Mais com­ment vous ont-ils accep­té ? Vous n’êtes pas spé­cia­le­ment « cui­vré » [allu­sion à la cou­leur de la peau]…

« J’ai tou­jours res­pec­té la carac­té­ris­tique indi­gène selon laquelle c’est la com­mu­nau­té qui est res­pon­sable, et non l’individu. »

Eh bien, il y a beau­coup de pay­sans aux pieds nus qui parlent le que­chua et qui sont blonds. Avec ma fille, qui venait de Suède, nous sommes allés dans mon dis­trict et elle m’a dit : « Papa, ces pay­sannes sont plus blanches que moi. » C’est vrai, il y a des coins où les gens sont blonds. Être indi­gène, c’est tra­vailler la terre, par­ler le que­chua. J’en ignore l’o­ri­gine mais, si mes traits ne sont pas tota­le­ment indi­gènes, j’en ai quelques caractéristiques.

Et vous par­lez le quechua.

Bien sûr, bien sûr.
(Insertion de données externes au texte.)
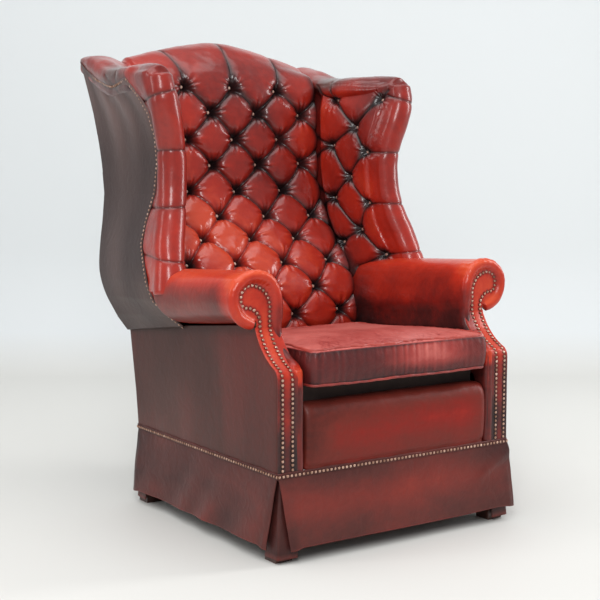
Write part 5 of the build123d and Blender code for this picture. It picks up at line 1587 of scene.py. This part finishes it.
dress(cushion, seat_hide, body="seat_cushion",
      stands_for=["seat_cushion_cover"])


# %% [markdown]
# A piping is a thin cord in a strip of hide, sewn into the seam. It hugs the puffed cover,
# so a ray from outside finds the cover's skin at each of its points, and the distances are
# averaged over a few neighbours to keep the cord smooth.

# %% Piping on the two seams
pipe_steps, pipe_sides, pipe_radius = 620, 14, 0.0031
pipe_proud, ray_reach, neighbours = 0.0016, 0.04, 9


def hugging(path, outward, skin):
    """How far outward the cover's skin lies from each point of a closed path."""
    gaps = []
    for place, way in zip(path, outward):
        hit = skin.ray_cast(Vector(place + ray_reach * way), Vector(-way), 2 * ray_reach)[0]
        gaps.append(0.0 if hit is None else (np.array(hit) - place) @ way)
    average = np.ones(neighbours) / neighbours
    return np.convolve(np.tile(gaps, 3), average, "same")[len(path):2 * len(path)]


def cushion_piping():
    """A covered cord along both seams; it rides up and down a little with the puckers."""
    all_points, all_faces = [], []
    cushion_faces = [side.vertices for side in cushion.data.polygons]
    skin = BVHTree.FromPolygons(points_of(cushion).tolist(), cushion_faces)
    plan = cushion_outline(pipe_steps, -0.0022)
    out = plan - [0, pipe_middle]
    outward = np.column_stack([out / np.linalg.norm(out, axis=1, keepdims=True), np.zeros(pipe_steps)])
    turn = np.linspace(0, 2 * pi, pipe_steps, endpoint=False)
    for z, phase in ((seam_high, 0.0), (seam_low, 2.0)):
        rise = 0.0008 * np.sin(9 * turn + phase) + 0.0004 * np.sin(41 * turn + 2 * phase)
        in_out = 0.0004 * np.sin(37 * turn + phase)
        path = pressed(np.column_stack([plan, z + rise]))
        path += outward * (hugging(path, outward, skin) + pipe_proud + in_out)[:, None]
        radii = pipe_radius + 0.0002 * np.sin(90 * np.linspace(0, 2 * pi, pipe_steps + 2))
        rings = round_tube(np.vstack([path, path[:2]]), radii, pipe_sides)[:pipe_steps]
        start = sum(len(p) for p in all_points)
        faces = grid_faces(pipe_steps + 1, pipe_sides, loop=True) % (pipe_steps * pipe_sides)
        all_points.append(rings.reshape(-1, 3))
        all_faces += (faces + start).tolist()
    stack = np.vstack(all_points)
    upper = stack[:, 2] > (seam_low + seam_high) / 2
    wear = 0.52 + 0.3 * slow_noise(stack, 40.0, 91) + 0.32 * upper
    return piece_from("seat_cushion_welts", stack, all_faces, wear)


dress(cushion_piping(), piping_hide, body="seat_cushion",
      stands_for=["seat_cushion_piping"])

# %% [markdown]
# Inside the cover is the filling, a plain tick bag of feathers that fits the cover with a
# little play. It is pressed down with the cover, so it is made here from the same outline.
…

Et un peu d’es­pa­gnol aus­si ! (il plai­sante) Le que­chua me semble être une langue plus com­plète que l’espagnol.

Cette langue s’est fait connaître durant les sou­lè­ve­ments de La Convención et de Lares, dans les années 1960. À l’é­poque, le pro­blème de l’Indien, comme l’a dit Mariategui, c’est le pro­blème de la terre. Si, désor­mais, le pro­blème ce sont les com­pa­gnies minières, celui de la terre se pose-t-il toujours ?
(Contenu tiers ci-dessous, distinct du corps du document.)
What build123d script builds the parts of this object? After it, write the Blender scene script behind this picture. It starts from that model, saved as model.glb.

Un jour­na­liste a dit qu’a­vant, je me bat­tais pour la « terre », avec des lettres minus­cules, et que je me bats main­te­nant pour la « TERRE » en majus­cules. En que­chua, nous n’a­vons pas ce pro­blème car ce sont deux mots dif­fé­rents. La terre arable est « jall­pa » et la pla­nète Terre est « pacha­ma­ma ».

Vous étiez alors une sorte de Gregorio Santos [figure poli­tique péru­vienne], c’est ça ?

Pour com­men­cer, je ne crois pas aux lea­ders. Je ne me consi­dère pas comme un lea­der, et je ne l’ai jamais été. Deuxièmement, j’ai tou­jours res­pec­té la carac­té­ris­tique indi­gène selon laquelle c’est la com­mu­nau­té qui est res­pon­sable, et non l’in­di­vi­du. Même lorsque nous avons pris les armes, ce sont les masses qui ont déci­dé de se défendre…

[Hugo Blanco (DR)]

Même si vous ne pen­sez pas être un lea­der, le peuple vous a pré­sen­té comme tel…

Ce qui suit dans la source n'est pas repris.